En sont ressorties quatorze « mesures prioritaires pour permettre aux artisans de vivre de travailler dignement ». Parmi ces mesures, on trouve notamment la nécessité d’une « protection systématique du patrimoine personnel du chef d’entreprise individuelle » via la création d’un statut unique et progressif, la fin de l’impôt sur les bénéfices réinvestis dans les entreprises soumises à l’impôt sur le revenu (soit environ 50% des 1,3 millions d’artisans en France) ou l’augmentation du nombre d’entreprises élligibles à la prime d’activité (avec un plafond réhaussé de 32 à 70 000 euros). « Aujourd’hui, il existe un acte notarié permettant la protection des biens, ce sont des mécanismes qui protègent le patrimoine. Mais il faudrait garantir un traitement équitable aux micro-entreprises avec un statut limité dans le temps. Une micro-entreprise, ça n’embauche pas, ça ne forme pas et ça ne valide pas ses trimestres. On est assis sur une bombe sociale », n’a pas hésité à assurer le président de CMA France. Dans les faits, un artisan sur dix gagne moins de 480 euros, un sur quatre moins de 1100 euros et la moitié moins de 2290 euros.

Doléances et espérances

Si elles paraissent clairement faire figure d’un cahier de doléances parmi beaucoup d’autres, certaines de ces mesures sont plus concrètes que d’autres. C’est notamment le cas pour ce qui est de la revitalisation des coeurs de ville : les Chambres des métiers souhaitent une extension des zones de redynamisation rurales, un plan national en faveur du maintien « et du renforcement de l’artisanat de proximité dans les centres-bourgs » (« sans y intégrer les Carrefour Market… ») et un « dispositif d’aide à la modernisation des locaux et des équipements des entreprises artisanales ». Surtout, les responsables CMA parlent d’un climat délétère qui s’accentue, avec « des prises de décision se reportent, des contrats qui étaient plus ou moins signés et des clients qui décident d’attendre. La complexité, c’est qu’on ne peut pas remplacer sur le moment ce qui est perdu.
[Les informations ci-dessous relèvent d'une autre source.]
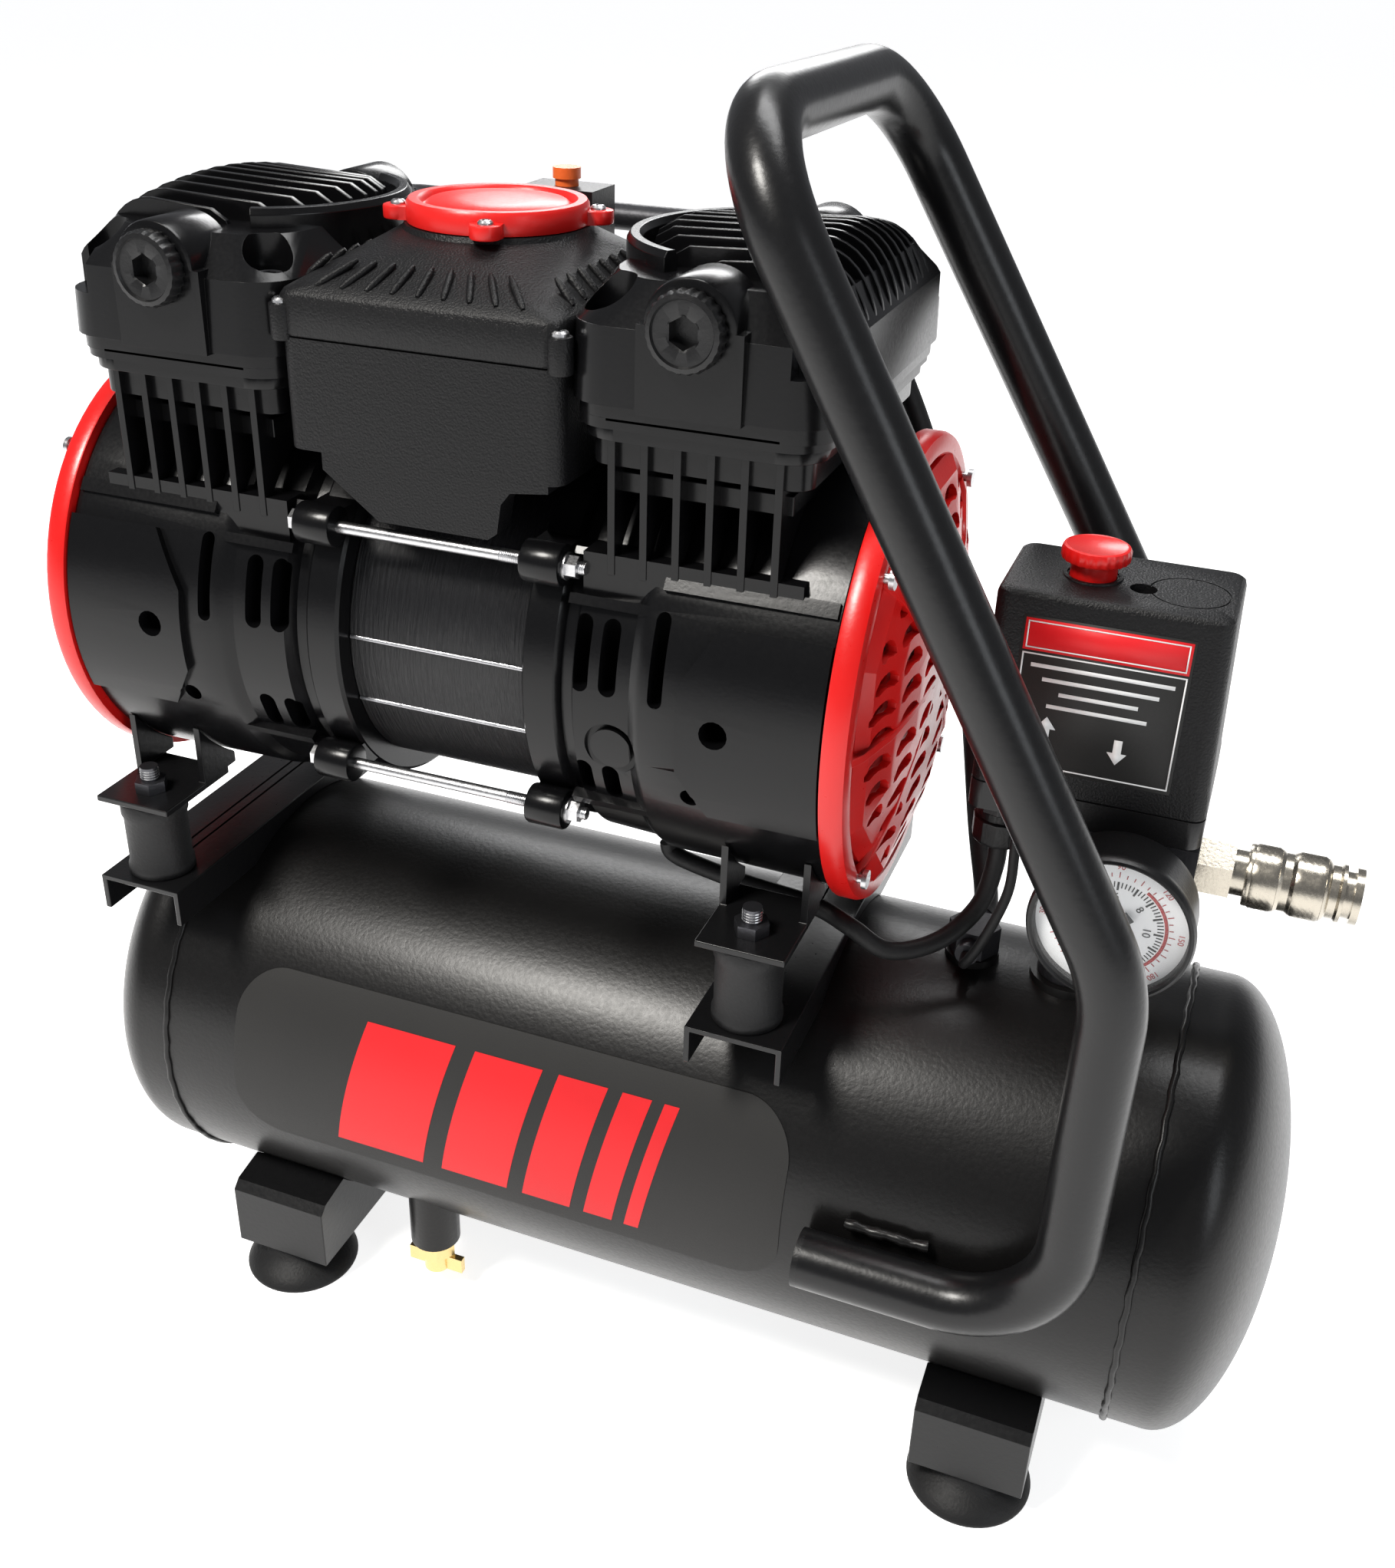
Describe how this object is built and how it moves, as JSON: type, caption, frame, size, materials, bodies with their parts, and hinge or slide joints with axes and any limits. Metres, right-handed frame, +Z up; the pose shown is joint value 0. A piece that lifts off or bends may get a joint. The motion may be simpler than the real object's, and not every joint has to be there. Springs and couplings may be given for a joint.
{
  "type": "air compressor",
  "caption": "Portable oil-free air compressor: horizontal tank on suction feet, twin-head wobble-piston pump, tubular carrying handle, pressure switch, gauge and quick coupler.",
  "frame": {"origin": "centre of the footprint at floor level, under the suction feet", "axes": "+X along the tank towards the pressure switch and coupler, -Y towards the front with the decal, +Z up"},
  "size_m": [0.576, 0.2562, 0.5915],
  "materials": {
    "tank_paint": "satin",
    "frame_paint": "satin",
    "cast_black": "satin",
    "lamination": "satin",
    "decal": "matte",
    "red_plastic": "gloss",
    "black_plastic": "matte",
    "rubber": "matte",
    "zinc": "satin",
    "steel": "satin",
    "nickel": "satin",
    "brass": "satin",
    "copper": "satin",
    "alloy_dark": "satin",
    "dial_white": "matte",
    "orange_plastic": "gloss"
  },
  "bodies": {
    "frame": {"tank_shell": "tank_paint", "tank_end_left": "tank_paint", "tank_end_right": "tank_paint", "weld_seams": "tank_paint", "tank_decal": "decal", "handle_tube": "frame_paint", "handle_end_plugs": "black_plastic", "foot_brackets": "frame_paint", "rubber_feet": "rubber", "foot_bolts": "zinc", "drain_valve_body": "brass", "pump_rails": "frame_paint", "rubber_mounts": "rubber", "mount_studs": "zinc", "pump_foot_plates": "frame_paint", "housing_left": "cast_black", "housing_right": "cast_black", "stator_core": "lamination", "stator_windings": "copper", "shaft_bearings": "steel", "cylinder_sleeves": "alloy_dark", "cylinder_left": "cast_black", "cylinder_right": "cast_black", "valve_plates": "steel", "cylinder_head_left": "cast_black", "cylinder_head_right": "cast_black", "head_bolts": "zinc", "head_port_plugs": "black_plastic", "crossover_tube": "alloy_dark", "fan_cover_left": "red_plastic", "fan_cover_right": "red_plastic", "fan_cover_screws": "zinc", "tie_rods": "zinc", "filter_box_base": "black_plastic", "filter_box_lid": "black_plastic", "filter_cap": "red_plastic", "run_capacitor": "black_plastic", "overload_protector": "black_plastic", "manifold_block": "alloy_dark", "switch_base": "black_plastic", "switch_cover": "black_plastic", "gauge_case": "black_plastic", "gauge_dial": "dial_white", "safety_valve": "brass", "coupler_body": "nickel", "check_valve": "brass", "air_hoses": "rubber", "motor_cable": "rubber"},
    "rotor": {"motor_shaft": "steel", "rotor_core": "steel", "eccentric_weights": "steel", "cooling_fans": "black_plastic"},
    "rod_left": {"connecting_rod_left": "alloy_dark"},
    "rod_right": {"connecting_rod_right": "alloy_dark"},
    "knob": {"switch_knob": "red_plastic"},
    "needle": {"gauge_needle": "black_plastic"},
    "sleeve": {"coupler_sleeve": "nickel"},
    "drain_wing": {"drain_valve_wing": "brass"},
    "reset": {"reset_button": "orange_plastic"},
    "relief_ring": {"safety_ring": "zinc"}
  },
  "joints": [
    {"name": "shaft_spin", "type": "hinge", "parent": "frame", "child": "rotor", "pos_m": [-0.083, 0, 0.359], "axis": [1, 0, 0], "continuous": true},
    {"name": "rod_left_swing", "type": "hinge", "parent": "rotor", "child": "rod_left", "pos_m": [-0.193, 0, 0.364], "axis": [1, 0, 0], "continuous": true},
    {"name": "rod_right_swing", "type": "hinge", "parent": "rotor", "child": "rod_right", "pos_m": [0.027, 0, 0.364], "axis": [1, 0, 0], "continuous": true},
    {"name": "knob_lift", "type": "slide", "parent": "frame", "child": "knob", "axis": [0, 0, 1], "range_m": [-0.006, 0]},
    {"name": "needle_turn", "type": "hinge", "parent": "frame", "child": "needle", "pos_m": [0.197, -0.06, 0.296], "axis": [0, 1, 0], "range_deg": [0, 270], "stiffness_Nm_per_rad": 0.0005},
    {"name": "coupler_sleeve_slide", "type": "slide", "parent": "frame", "child": "sleeve", "axis": [-1, 0, 0], "range_m": [0, 0.004], "stiffness_N_per_m": 800},
    {"name": "drain_wing_turn", "type": "hinge", "parent": "frame", "child": "drain_wing", "pos_m": [-0.104, -0.072, 0.016], "axis": [0, 0, 1], "range_deg": [0, 180]},
    {"name": "reset_press", "type": "slide", "parent": "frame", "child": "reset", "axis": [0, 0, -1], "range_m": [0, 0.002], "stiffness_N_per_m": 500},
    {"name": "relief_ring_pull", "type": "slide", "parent": "frame", "child": "relief_ring", "axis": [0, 1, 0], "range_m": [0, 0.003], "stiffness_N_per_m": 1000}
  ],
  "couplings": [
    {"joint": "rod_left_swing", "follows": "shaft_spin", "ratio": -1},
    {"joint": "rod_right_swing", "follows": "shaft_spin", "ratio": -1}
  ]
}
On refuse de licencier des gens qu’on a formés et qui sont polyvalents, on est pris dans un étau qu’on n’arrive pas à surmonter par rapport à la question du licenciement », affirme pour sa part Nathalie Gauthier, présidente de la CMA des Deux-Sèvres.

L’autre plainte, c’est celle de ne pas être entendu. « Nous représentons 30% de l’Économie française, pourquoi Mr Macron ne ferait pas avec nous ce qu’il a fait en allant rencontrer les maires, les enfants ou d’autres corps de métiers ? », dénonce ainsi Bernard Stalter. Se considérant comme particulièrement impactés économiquement, les représentants des artisans redoutent une deuxième lame dans les mois qui viennent, même si les chiffres de chômage partiel sont encore aujourd’hui largement discutables. « L’argent, c’est une chose, mais si l’on ne créé pas derrière ce choc de confiance, ce plan anti-morosité, on met juste un sparadrap. Si on ne travaille pas tous ensemble sur cette vision positive de la profession, on passera à côté de quelque chose ». La série de proposition des chambres de l’artisanat devra attendre, comme toutes les autres contributions, le déclic d’une série de mesures annoncées à de multiples reprises comme « concrètes », mais qui suscitent encore un vif scepticisme, y compris dans l’hémicycle où les restitutions ont récemment fait l’objet d’un éclairage clairsemé. Les attentes, elles, ne font en tout cas l’objet d’aucun doute.